Manuscript Wall Map of Sweet Grass County Drawn By Its First County Surveyor -- Ten Years After Its Founding

Fantastic and previously unknown wall map of Sweet Grass County, Montana, drawn in Big Timber in 1905.

While the map is unsigned, it would seem almost certainly to be the work of Sweet Grass County's first County Surveyor, Derk Jan Walvoord. A similar map is described as surviving in blueprint form in the Montana Historical Society (OCLC: 742003541), as does a smaller map dated 1920 based on Walverood's wall map.

Dirk Walvoord was a surveyor, originally from Wisconsin, where he was born in c. 1867. He emigrated to Big Timber, where he resided at the time of this map's progress. He is cited as the creator of a number of the earliest maps of Sweet Grass County. This appears to be the first of Walvoord's maps, with the later maps acting as blueprints or reductions.

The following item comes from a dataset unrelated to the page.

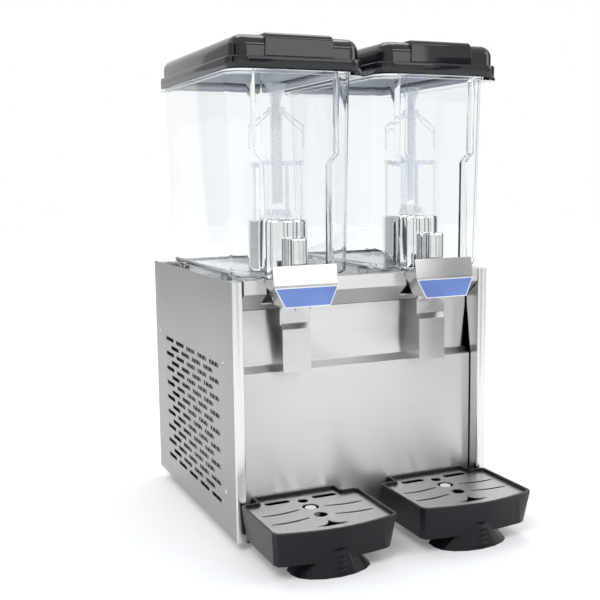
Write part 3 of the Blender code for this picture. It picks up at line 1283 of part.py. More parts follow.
def housing_plan(x, half, front, back):
    near, far = FRONT + front, FRONT + back
    return [(x - half, near), (x + half, near), (x + half, far), (x - half, far)]


def tap_housing(side, tag):
    """Folded steel cover: tall front plate and cheeks that taper to the toe."""
    x = side * UNIT_X
    cheek_share = (HOUSING_CHEEK_TOP - HOUSING_CREASE) / (HOUSING_TOP - HOUSING_CREASE)
    cheek_depth = HOUSING_CREASE_DEPTH + (HOUSING_TOP_DEPTH - HOUSING_CREASE_DEPTH) * cheek_share
    rows = [(HOUSING_FOOT, HOUSING_TOE_HALF, HOUSING_FOOT_DEPTH),
            (HOUSING_CREASE, HOUSING_HALF, HOUSING_CREASE_DEPTH),
            (HOUSING_CHEEK_TOP, HOUSING_HALF, cheek_depth), (HOUSING_TOP, HOUSING_HALF, HOUSING_TOP_DEPTH)]
    outer = [(z, housing_plan(x, half, depth, HOUSING_BACK)) for z, half, depth in rows]
    shell = loft("tap_housing_" + tag, outer)
    inner = [(z, housing_plan(x, half - SHEET, depth + SHEET, OVERRUN)) for z, half, depth in rows]
    inner[0] = (HOUSING_FOOT - GAP, inner[0][1])
    inner[-1] = (HOUSING_TOP + GAP, inner[-1][1])
    wide = HOUSING_HALF + OVERRUN
    upper = [(HOUSING_CHEEK_TOP, housing_plan(x, wide, cheek_depth + SHEET, OVERRUN)),
             (HOUSING_TOP + GAP * 2, housing_plan(x, wide, HOUSING_TOP_DEPTH + SHEET, OVERRUN))]
    cut(shell, loft("housing_inside", inner), loft("housing_upper", upper))
    return finish(shell, STEEL)


def plaque(side, tag):
    """Blue trapezoid plate on the housing's lower face."""
    x = side * UNIT_X
    slope = (HOUSING_FOOT_DEPTH - HOUSING_CREASE_DEPTH) / (HOUSING_FOOT - HOUSING_CREASE)
    rows = [(PLAQUE_FOOT, PLAQUE_HALF_FOOT), (PLAQUE_TOP, PLAQUE_HALF_TOP)]
    stations = []
    for z, half in rows:
        face = HOUSING_CREASE_DEPTH + slope * (z - HOUSING_CREASE) - GAP
        stations.append((z, housing_plan(x, half, face - PLAQUE_THICK, face)))
    return finish(loft("plaque_" + tag, stations), BLUE)


def lever(side, tag):
    """Bent push lever: pad, jog, upper plate with its slot, lifting lip and two pivot ears."""
    x = side * UNIT_X
    t = SHEET
    pad = [(PAD_DEPTH, PAD_FOOT), (PAD_DEPTH, PAD_TOP), (ARM_DEPTH, JOG_TOP),
           (ARM_DEPTH + t, JOG_TOP - LAP / 4), (PAD_DEPTH + t, PAD_TOP - LAP / 4), (PAD_DEPTH + t, PAD_FOOT)]
    plate = profile_bar("lever_" + tag, pad, x - PAD_HALF, x + PAD_HALF)
    upper = [(ARM_DEPTH - GAP / 3, JOG_TOP - LAP), (ARM_DEPTH - GAP / 3, ARM_PLATE_TOP - t),
             (LIP_FRONT, ARM_PLATE_TOP - t), (LIP_FRONT, ARM_PLATE_TOP),
             (ARM_DEPTH + t + GAP / 3, ARM_PLATE_TOP), (ARM_DEPTH + t + GAP / 3, JOG_TOP - LAP)]
    join(plate, profile_bar("lever_upper", upper, x - ARM_HALF, x + ARM_HALF))
    ear = [(ARM_DEPTH + GAP, EAR_LOW), (ARM_DEPTH + t, EAR_LOW), (ARM_DEPTH + t, ARM_PLATE_TOP + LAP),
           (PIN_DEPTH + LAP, EAR_TOP), (EAR_FRONT, EAR_TOP), (EAR_FRONT, EAR_FOOT),
           (LIP_FRONT, ARM_PLATE_TOP - LAP * 2)]
    for hand in (-1, 1):
        inner, outer = x + hand * (ARM_HALF - t), x + hand * (ARM_HALF - GAP / 3)
        join(plate, profile_bar("lever_ear", ear[::-1], min(inner, outer), max(inner, outer)))
    cut(plate, rod("pin_hole", (x, FRONT + PIN_DEPTH, PIN_Z), PIN_RADIUS + PIN_CLEAR, -ARM_HALF - OVERRUN,
                   ARM_HALF + OVERRUN, "X"),
        block("lever_slot", (x - SLOT_WIDTH / 2, FRONT + ARM_DEPTH - OVERRUN / 2, SLOT_FOOT),
              (x + SLOT_WIDTH / 2, FRONT + ARM_DEPTH + OVERRUN / 2, SLOT_TOP)))
    return finish(plate, STEEL, (x, FRONT + PIN_DEPTH, PIN_Z))


def lever_pin(side, tag):
    """Pivot pin between the housing's cheeks."""
    taper = (HOUSING_HALF - HOUSING_TOE_HALF) / (HOUSING_CREASE - HOUSING_FOOT)
    reach = HOUSING_TOE_HALF + taper * (PIN_Z - PIN_RADIUS - HOUSING_FOOT) - SHEET - GAP
    where = (side * UNIT_X, FRONT + PIN_DEPTH, PIN_Z)
    made = rod("lever_pin_" + tag, where, PIN_RADIUS, -reach, reach, "X")
    return finish(made, STEEL)


def tray_plan(x, half, neck, back, shoulder, corner, reach, rounding, notch):
    """Tray outline: narrow back, two shoulders, straight sides and a bowed front."""
    y = lambda depth: FRONT + depth
    right = [(x + neck, y(back)), (x + neck, y(shoulder + notch)), (x + neck + notch, y(shoulder)),
             (x + half - notch, y(shoulder)), (x + half, y(shoulder - notch))]
    bow = []
    for step in range(CORNER_STEPS + 2):
        share = step / (CORNER_STEPS + 1)
        depth = corner - rounding + (reach - corner + rounding) * math.sin(share * math.pi / 2)
        bow.append((half - rounding - (half - rounding) * share, depth))
    right.append((x + half, y(corner)))
    right.append((x + half - rounding * ROUND_NEAR_SHARE, y(corner - rounding * ROUND_FAR_SHARE)))
    right += [(x + across, y(depth)) for across, depth in bow]
    left = [(2 * x - across, depth) for across, depth in reversed(right[:-1])]
    return (right + left)[::-1]


def tray_section(x, inset, height):
    """Tray outline at a height, tapered towards the foot and drawn in by the inset."""
    level = min(max(height, TRAY_FOOT), TRAY_TOP)
    share = (TRAY_TOP - level) / (TRAY_TOP - TRAY_FOOT)
    half = TRAY_HALF + (TRAY_FOOT_HALF - TRAY_HALF) * share - inset
    tuck = TRAY_FOOT_IN * share
    back = TRAY_BACK - tuck * BACK_TUCK_SHARE - inset
    shoulder = TRAY_SHOULDER - tuck * SHOULDER_TUCK_SHARE - inset
    reach = -TRAY_REACH + tuck * FRONT_TUCK_SHARE + inset
    return tray_plan(x, half, TRAY_NECK - tuck / 2 - inset, back, shoulder, TRAY_CORNER + tuck + inset, reach,
                     TRAY_ROUND - inset / 2, TRAY_NOTCH_ROUND)


def tray_solid(name, x, inset, low, high):
    """The tray's tapered solid, drawn in by the inset for its inside."""
    return loft(name, [(low, tray_section(x, inset, low)), (high, tray_section(x, inset, high))])


def grip_plan(x, half, reach):
    """Half a lens in plan, bowed to the front."""
    y = FRONT + GRIP_DEPTH
    points = [(x - half, y + GRIP_ROOT)]
    for step in range(CORNER_STEPS * 2 + 1):
        turn = math.pi * step / (CORNER_STEPS * 2)
        points.append((x - half * math.cos(turn), y - reach * math.sin(turn)))
    return points + [(x + half, y + GRIP_ROOT)]


def rib_grooves(x):
    """Cutters that leave the grip's ribs."""
    grooves = []
    for index in range(RIB_GROOVES):
        height = RIB_FOOT + index * RIB_PITCH
        face = GRIP_DEPTH - GRIP_REACH + (GRIP_REACH - GRIP_TOP_REACH) * height / GRIP_TOP
        grooves.append(block("rib_groove", (x - RIB_HALF, FRONT + face - OVERRUN, height),
                             (x + RIB_HALF, FRONT + face + RIB_DEEP, height + RIB_CUT)))
    return grooves


def drip_tray(side, tag):
    """Tapered tray, ledge for its grille and the ribbed grip under the front."""
    x = side * UNIT_X
    tray = tray_solid("drip_tray_" + tag, x, 0, TRAY_FOOT, TRAY_TOP)
    grip = loft("tray_grip", [(0, grip_plan(x, GRIP_HALF, GRIP_REACH)),
                              (GRIP_TOP, grip_plan(x, GRIP_TOP_HALF, GRIP_TOP_REACH))])
    cut(grip, *rib_grooves(x))
    join(tray, grip)
    heel = block("tray_heel", (x - TRAY_NECK + TRAY_FOOT_IN, FRONT + TRAY_SHOULDER - TRAY_FOOT_IN * 2, 0),
                 (x + TRAY_NECK - TRAY_FOOT_IN, FRONT + TRAY_SHOULDER - TRAY_FOOT_IN, TRAY_FLOOR - LAP))
    join(tray, heel)
    cut(tray, tray_solid("tray_inside", x, TRAY_WALL + TRAY_LEDGE_WIDTH / 2, TRAY_FLOOR, TRAY_TOP + GAP),
        tray_solid("tray_rebate", x, TRAY_WALL, TRAY_LEDGE, TRAY_TOP + OVERRUN))
    return finish(tray, CHARCOAL, (x, FRONT + LOWER_DEPTH, 0))


def arc_slot(x, hand, depth):
    """A bowed slot, deepest at its middle."""
    count = CORNER_STEPS + 1
    upper, lower = [], []
    for step in range(count + 1):
        share = step / count
        across = x + hand * (ARC_SLOT_IN + (ARC_SLOT_OUT - ARC_SLOT_IN) * share)
        sag = depth - ARC_SLOT_SAG * math.sin(share * math.pi * SLOT_SAG_SHARE)
        thin = ARC_SLOT_HALF * (1 - SLOT_TAPER_SHARE * abs(2 * share - 1) ** 3)
        upper.append((across, FRONT + sag + thin))
        lower.append((across, FRONT + sag - thin))
    return upper + lower[::-1]


def grille(side, tag):
    """Drip plate with its slots, holes and fin-shaped cut-out."""
    x = side * UNIT_X
    loops = [tray_section(x, TRAY_WALL + GRILLE_CLEAR, GRILLE_FOOT)]
    for hand in (-1, 1):
        middle = x + hand * (REAR_SLOT_IN + REAR_SLOT_OUT) / 2
        loops.append(slot_loop(middle, FRONT + REAR_SLOT_DEPTH, REAR_SLOT_OUT - REAR_SLOT_IN,
                               REAR_SLOT_HALF * 2))
        for depth in (ARC_ONE_DEPTH, ARC_TWO_DEPTH):
            loops.append(arc_slot(x, hand, depth))
    for depth, radius in ((HOLE_ONE_DEPTH, HOLE_ONE_RADIUS), (HOLE_TWO_DEPTH, HOLE_TWO_RADIUS),
                          (HOLE_THREE_DEPTH, HOLE_THREE_RADIUS)):
        loops.append(circle((x, FRONT + depth), radius))
    fin = [(-FIN_HALF, FIN_DEPTH), (-FIN_WAIST, FIN_SHOULDER), (0, FIN_TOP), (FIN_WAIST, FIN_SHOULDER),
           (FIN_HALF, FIN_DEPTH), (FIN_WAIST * 2, FIN_FOOT), (-FIN_WAIST * 2, FIN_FOOT)]
    loops.append([(x + across, FRONT + depth) for across, depth in fin])
    made = outline_solid("grille_" + tag, loops, GRILLE_THICK, flat_frame(GRILLE_FOOT + GRILLE_THICK / 2))
    return finish(made, STEEL, (x, FRONT + HOLE_TWO_DEPTH, GRILLE_FOOT))


def tray_float(side, tag):
    """Level float whose cap rises through the grille's middle hole."""
    profile = [(0, FLOAT_TOP), (FLOAT_RADIUS, FLOAT_TOP), (FLOAT_RADIUS, FLOAT_BELLY_TOP),
               (FLOAT_BELLY, FLOAT_BELLY_TOP - LAP), (FLOAT_BELLY, FLOAT_BELLY_FOOT + LAP),
               (FLOAT_STEM, FLOAT_BELLY_FOOT), (FLOAT_STEM, FLOAT_FOOT), (0, FLOAT_FOOT)]
    where = (side * UNIT_X, FRONT + HOLE_TWO_DEPTH, 0)
    body = turned("tray_float_" + tag, profile, where, SMALL_TURN_STEPS)
    return finish(body, WHITE, (where[0], where[1], FLOAT_FOOT))


def build_unit(side, tag):
    drum(side, tag)
    gasket(side, tag)
    tank(side, tag)
    lid(side, tag)
    spray_tower(side, tag)
    impeller(side, tag)
    drive_magnet(side, tag)
    pump_motor(side, tag)
    valve_sleeve(side, tag)
    plunger(side, tag)
    valve_spring(side, tag)
    nozzle(side, tag)
    tap_housing(side, tag)
    plaque(side, tag)
    lever(side, tag)
    lever_pin(side, tag)
    drip_tray(side, tag)
    grille(side, tag)
    tray_float(side, tag)


def build():
    side_panel("side_panel_left", -1)
    side_panel("side_panel_right", 1)
    front_panel()
    top_deck()
    base_pan()
    rear_panel()
    for name, side, depth in (("foot_front_left", -1, FOOT_FRONT), ("foot_front_right", 1, FOOT_FRONT),
                              ("foot_rear_left", -1, FOOT_BACK), ("foot_rear_right", 1, FOOT_BACK)):
        foot(name, side, depth)
    for index, name in enumerate(("switch_cooling", "switch_pump_left", "switch_pump_right")):
        rocker(name, index)
    thermostat_knob()
    cord_gland()
    compressor()
    condenser()
    condenser_fan()
    fan_motor()
    filter_drier()
    discharge_pipe()
    build_unit(-1, "left")
    build_unit(1, "right")


build()
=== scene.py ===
# %% [markdown]
# # A twin-tank juice dispenser
# The real machine is a steel body that chills two clear tanks. Each tank has a black
# lid, a steel cooling drum, a clear spray tower and a push tap over a drip tray.
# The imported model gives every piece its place. Here each piece gets the rounded edges,
# moulded shapes and finishes that the eye expects, in the same coordinates.

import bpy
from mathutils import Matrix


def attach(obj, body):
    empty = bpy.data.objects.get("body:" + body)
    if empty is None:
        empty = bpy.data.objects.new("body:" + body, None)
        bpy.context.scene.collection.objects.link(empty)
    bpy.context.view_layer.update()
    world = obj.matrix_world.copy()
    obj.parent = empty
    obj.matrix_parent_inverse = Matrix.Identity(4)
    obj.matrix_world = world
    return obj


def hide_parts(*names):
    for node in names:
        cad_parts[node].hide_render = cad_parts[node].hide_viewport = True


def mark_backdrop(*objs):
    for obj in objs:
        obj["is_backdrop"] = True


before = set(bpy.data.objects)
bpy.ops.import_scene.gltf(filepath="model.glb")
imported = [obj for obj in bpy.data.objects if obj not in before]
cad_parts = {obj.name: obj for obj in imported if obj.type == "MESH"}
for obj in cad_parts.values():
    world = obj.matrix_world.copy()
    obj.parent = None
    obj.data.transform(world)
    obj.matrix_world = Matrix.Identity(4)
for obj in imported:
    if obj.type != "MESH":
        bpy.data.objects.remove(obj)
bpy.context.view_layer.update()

# %% Libraries and the two sides
import math

import bmesh
import bpy
from mathutils import Matrix, Vector

scene = bpy.context.scene
FRONT = -0.136
UNIT_X = 0.115
UNITS = (("left", -UNIT_X), ("right", UNIT_X))


def y_at(depth):
    """World y of a depth measured back from the columns' front."""
    return FRONT + depth


print("front of the columns at y =", FRONT)

# %% [markdown]
# ## Camera
# The photograph was taken from the front left, a little above the counter, with a mild
# telephoto lens. The camera's place was solved from the corners of the steel body, so the
# matrix is written from a yaw, a pitch and a small roll instead of being aimed by eye.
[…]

The map divides the county into townships and sections and shows topography, rivers, and more. It shows the layout of Sweetgrass County in its earliest configuration, between the time of its creation on March 4, 1895 and January 1913, when a portion of the county became Stillwater County on March 24, 1913.

Highly detailed, this map shows riveting information, naming many creeks and important geographical features. The Yellowstone Forest Preserve can be seen in the south of the map, with the Absaroka Range and Mt. Douglas named. Big Timber, Grey Cliff, Reed, and Merril are the stops along the Northern Pacific Railroad. The Crazy Mountains appear in the upper left of the map. 

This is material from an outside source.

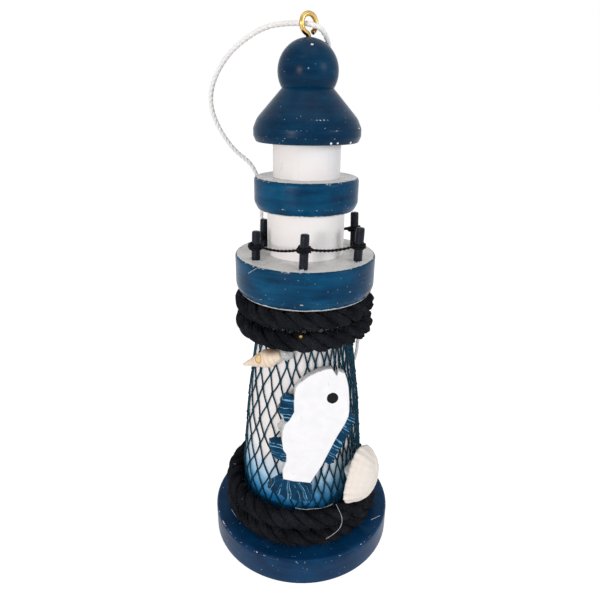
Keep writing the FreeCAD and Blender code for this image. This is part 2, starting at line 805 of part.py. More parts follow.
def triangulated(rings):
    """A closed solid through rings whose four-cornered patches aren't flat."""
    faces = [Part.Face(Part.makePolygon(ring + ring[:1])) for ring in (rings[0], rings[-1])]
    for low, high in zip(rings, rings[1:]):
        for i in range(len(low)):
            j = (i + 1) % len(low)
            faces.append(Part.Face(Part.makePolygon([low[i], low[j], high[j], low[i]])))
            faces.append(Part.Face(Part.makePolygon([low[i], high[j], high[i], low[i]])))
    return Part.Solid(Part.Shell(faces))


def scallop_shell():
    """A ribbed, hollow cockle valve, leaning on the tower with its lower end on the lower rope."""
    width, height = size("scallop_width"), size("scallop_height")
    depth, wall = size("scallop_depth"), size("scallop_wall")
    outer = triangulated(
        [scallop_ring(height * t, width * w, depth * d, SCALLOP_RIB_HEIGHT) for t, w, d in SCALLOP_SECTIONS]
    )
    inner = [
        scallop_ring(height * t, width * w - 2 * wall, depth * d - wall, 0.0) for t, w, d in SCALLOP_SECTIONS[1:-1]
    ]
    for ring in inner:
        ring[0].z = ring[-1].z = -wall
    shell = outer.cut(triangulated(inner))
    out = size(f"tower_foot_radius + {NET_OUTER}")
    rope_top = size("base_thickness + 2 * lower_rope_diameter + rope_turn_gap + scallop_lift")
    face_out = polar(1, SCALLOP_FACING, SCALLOP_TILT).normalize()
    toward_margin = (SCALLOP_MARGIN_WAY - face_out * SCALLOP_MARGIN_WAY.dot(face_out)).normalize()
    across = toward_margin.cross(face_out).normalize()
    frame = Rotation(across, toward_margin, face_out, "ZYX")
    centre = polar(out, SCALLOP_PLACE, rope_top) + face_out * size("scallop_stand_off")
    item = feature("scallop_shell", shell)
    item.Placement = Placement(centre - frame.multVec(Vector(0, height / 2, 0)), frame)
    glue_dab(
        "scallop_glue", centre - face_out * wall, face_out, size("scallop_glue_radius"), item.Shape, doc.lower_rope.Shape
    )


spiral_shell()
scallop_shell()


# --------------------------------------------------------------------------------------- hanging cord
def rounded_path(points):
    """Straight runs joined by tangent arcs, each as large as its two runs allow, and the arcs' radii."""
    edges, radii = [], []
    last = points[0]
    for before, corner, after in zip(points, points[1:], points[2:]):
        first, second = corner - before, after - corner
        turn = first.getAngle(second)
        trim = 0.45 * min(first.Length, second.Length)
        start = corner - first.normalize() * trim
        end = corner + second.normalize() * trim
        radii.append(trim / math.tan(turn / 2))
        edges.append(Part.LineSegment(last, start).toShape())
        edges.append(tangent_arc(start, first, end))
        last = end
    edges.append(Part.LineSegment(last, points[-1]).toShape())
    return Part.Wire(edges), radii


CORD_SIDES = 6
KNOT_PROFILE = [(0.55, -0.9), (1.0, -0.4), (1.0, 0.4), (0.55, 0.9)]
KNOT_SIDES = 10


def hanging_cord():
    """One closed loop: both ends go into the knot behind the ornament."""
    radius = size("cord_diameter") / 2
    points = [Vector(*point) for point in CORD_ROUTE]
    path, radii = rounded_path(points)
    cord = tube(path, points[0], (points[1] - points[0]).normalize(), radius, CORD_SIDES)
    print(f"hanging_cord: length {path.Length:.0f} mm, radii from {min(radii):.1f} mm:", end=" ")
    print(", ".join(f"{radius_here:.1f}" for radius_here in radii))
    section = CORD_SIDES / 2 * radius**2 * math.sin(2 * math.pi / CORD_SIDES)
    print(f"hanging_cord: volume {cord.Volume / (section * path.Length):.3f} of section x length")
    feature("hanging_cord", cord)
    knot = [(size("knot_radius") * r, size("knot_radius") * z) for r, z in KNOT_PROFILE]
    middle = Placement((points[0] + points[-1]) * 0.5, Rotation())
    feature("cord_knot", faceted_turning(knot, KNOT_SIDES, middle))


hanging_cord()


# -------------------------------------------------------------------------------------------- output
PIECES = [
    "base_disc",
    "tower_body",
    "gallery_disc",
    "lantern_spindle",
    "upper_disc",
    "roof_cap",
    "screw_eye",
    *[f"fence_post_{number}" for number in range(1, len(POSTS) + 1)],
    "fence_rail",
    "lower_rope",
    "upper_rope",
    "rope_brad",
    "fishing_net",
    "fish",
    "fish_glue",
    "spiral_shell",
    "spiral_shell_glue",
    "scallop_shell",
    "scallop_glue",
    "hanging_cord",
    "cord_knot",
]

doc.recompute()
for item in doc.Objects:
    if "Invalid" in item.State or "Error" in item.State:
        raise RuntimeError(f"{item.Label} failed: {item.State}")
os.makedirs("parts", exist_ok=True)
for name in PIECES:
    shape = doc.getObject(name).Shape
    if shape.isNull() or not shape.isValid() or not shape.Solids:
        raise RuntimeError(f"{name} has no valid solid")
    shape.exportStep(f"parts/{name}.step")
    print(f"{name}: {len(shape.Solids)} solid(s), {shape.Volume:.1f} mm3")
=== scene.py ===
"""Garden lighthouse ornament: turned and painted wood with rope, a fishing net, a wooden fish, shells and a cord."""

import random
from math import asin, atan2, copysign, cos, pi, radians, sin, tan

import bpy
from mathutils import Matrix, Vector, noise


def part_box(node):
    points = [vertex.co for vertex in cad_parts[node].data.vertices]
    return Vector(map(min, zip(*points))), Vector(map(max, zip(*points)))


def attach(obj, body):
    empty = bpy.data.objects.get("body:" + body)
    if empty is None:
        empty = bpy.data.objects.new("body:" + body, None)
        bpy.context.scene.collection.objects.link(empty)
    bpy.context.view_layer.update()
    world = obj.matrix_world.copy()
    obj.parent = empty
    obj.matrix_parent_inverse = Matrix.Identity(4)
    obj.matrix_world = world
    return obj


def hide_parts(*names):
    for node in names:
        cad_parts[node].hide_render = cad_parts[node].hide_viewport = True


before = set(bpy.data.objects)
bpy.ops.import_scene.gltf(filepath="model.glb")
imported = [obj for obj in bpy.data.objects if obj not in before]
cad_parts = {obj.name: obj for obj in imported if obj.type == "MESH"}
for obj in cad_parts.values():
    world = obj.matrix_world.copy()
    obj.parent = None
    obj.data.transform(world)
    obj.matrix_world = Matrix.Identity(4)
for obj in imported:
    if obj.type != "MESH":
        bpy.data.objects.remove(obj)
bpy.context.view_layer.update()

scene = bpy.context.scene
MM = 0.001  # meshes are made in millimetres and stored in metres
BODY = "ornament"
FULL_TURN = 2 * pi


# ---- sizes, from the frame
def low(node):
    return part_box(node)[0] / MM


def high(node):
    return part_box(node)[1] / MM


BASE_RADIUS = high("base_disc").x
BASE_TOP = high("base_disc").z
TOWER_FOOT_RADIUS = high("tower_body").x
GALLERY_RADIUS = high("gallery_disc").x
GALLERY_UNDERSIDE = low("gallery_disc").z
GALLERY_TOP = high("gallery_disc").z
NECK_RADIUS = high("lantern_spindle").x
DISC_RADIUS = high("upper_disc").x
DISC_UNDERSIDE = low("upper_disc").z
DISC_TOP = high("upper_disc").z
ROOF_UNDERSIDE = low("roof_cap").z
ROOF_RADIUS = high("roof_cap").x
BALL_TOP = high("roof_cap").z

# Sizes that the frame's boxes don't give, as in the CAD model.
TOWER_FOOT_TOP = BASE_TOP + 18.4
TOWER_WAIST_RADIUS, TOWER_WAIST = 18.1, BASE_TOP + 42.4
TOWER_TOP_RADIUS, TOWER_CONE_TOP = 14.9, GALLERY_UNDERSIDE - 15.2
LANTERN_RADIUS = 9.7
ROOF_CREASE_RADIUS, ROOF_CREASE = 7.15, ROOF_UNDERSIDE + 14.0
BALL_RADIUS = 8.3
WIRE_RADIUS, EYE_RADIUS, EYE_CENTRE, EYE_TURN = 0.67, 2.35, BALL_TOP + 3.15, radians(37)
LOWER_ROPE, UPPER_ROPE, TURN_GAP = 6.2, 6.2, 0.5
NET_SEAT = 0.32  # from the wood to the middle of the net's twine
TWINE_RADIUS = 0.24
FISH_THICKNESS = 2.8


# ---- material tools
def linear(code):
    """A colour written as sRGB hex, as the linear red, green, blue and alpha that shaders take."""
    parts = [int(code[i : i + 2], 16) / 255 for i in (0, 2, 4)]
    return [c / 12.92 if c <= 0.04045 else ((c + 0.055) / 1.055) ** 2.4 for c in parts] + [1.0]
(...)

Named around the map are Park, Meagher, Carbon, and Yellowstone Counties. Stillwater, Wheatland, and Golden Valley Counties had not yet been formed out of Sweet Grass County, explaining why its boundaries appear different than those of today.

Sweet Grass County is known for its appearance in the 2009 documentary Sweetgrass, which discusses the anthropology of sheepherding in the county.

Condition Description
Minor damp staining throughout upper part of map and margins.
Derk Jan Walvoord Biography

DJ Walvoord graduated from Hope College in Chicago in 1893.

Walvoord arrived in seems to have moved to Montana in the fall of 1894, where he arrived in Manhattan, Montana, part of an early contingent of Dutch settlers in the region.  Favorably impressed, he decided to take a position as a school teacher.

Walvood would be elected Sweet Grass County Surveyor in November 1896 (he received 324 of 326 votes).  He was re-elected in 1900, 1902, 1904 and 1906.  By 1913, he had been appointed the County Assessor  (Big Timber Pioneer, February 20, 1913, Page 3).

 In 1908, the Glass Brothers and a group of surveyors and engineers, turned two natural lakes, located in the central portion of Sweet Grass County, into two large reservoirs. Water was from Sweet Grass Creek to create the reservoirs, which fed  two irrigation canal systems, which were expected to irrigate approximately 17,000 acres. The upper lake was named Lake Adam for Ed and Emil Adams who sold their ranch to the Glass brothers. The lower lake was named Lake Walvoord in honor of D.J. Walvoord, the head surveyor.